Monday, August 28, 2006

Happy

“I look like a Holocaust survivor”, my Aunt Zoe, who just finished chemotherapy for liver cancer, says upon her arrival at our family reunion yesterday as we all shake our heads in unison and say, “No, you look fine,” (even though she looks like a very old and very feeble person I have never met) and just-in-time you catch an insurgent cry somewhere between your heart and your throat, which was a few minutes after your sister, a cancer survivor in remission, informed you that her marriage has been slowly dissolving before her eyes for the last two years and she feels helpless to do anything about it, a few hours before your father pours himself his fifth or sixth drink of the day (it was, after all, 3 pm) and shakes his head defeatedly and tells you he can’t talk anymore about certain things with regard to your mother, during which time your entire family and extended family does an admirable job of seemingly not even noticing that your soon-to-be-ex-wife is absent from the reunion for the first time in eleven years, like they never met her and our marriage never happened, which you know they think is the proper and respectful way to handle the situation even though it has the opposite effect of making you feel empty, alone, and invisible.

And you wonder: Is anyone ever happy?

And, as you methodically down your fourth beer of the day, you begin to think about the often palpable, depressing din of the world outside of the picnic table around which the inevitable pain of our personal lives is abreacted through cathartic psychoanalysis of weather patterns and where to buy the best sweet corn: another cousin with a suicidal, psychological disorder, heavily medicated close friends in mid-life crisis, friends of friends that have recently died suddenly—a seemingly endless concentric circle of anguish and disappointment.

But then, as the party winds on, you notice while following the meandering conversation of all things ephemeral--as if God has grabbed and turned your head and forced you to look at it--that your Aunt Zoe is still as joyful, friendly, exuberant, and yes, happy, as she has been every year you’ve seen her your entire life.

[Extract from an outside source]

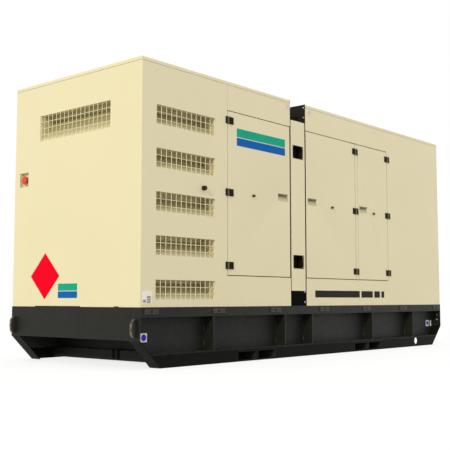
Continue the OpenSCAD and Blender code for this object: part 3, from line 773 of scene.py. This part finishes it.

And you decide that when you get home, and the kids have been tucked snugly into bed, that you will close the door to your room, climb into bed, and let that cry get as far up and out as it needs to go.

But you don’t.

4 Comments:

Blogger Voix said...

Stunning.

6:23 PM  
Blogger x said...

michele sent me and i thank her. you write beautifully.

2:13 AM  
Blogger David said...

Thanks, Chloe. That was nice.

8:03 AM  
Blogger April said...

I understand that, totally. Written perfectly.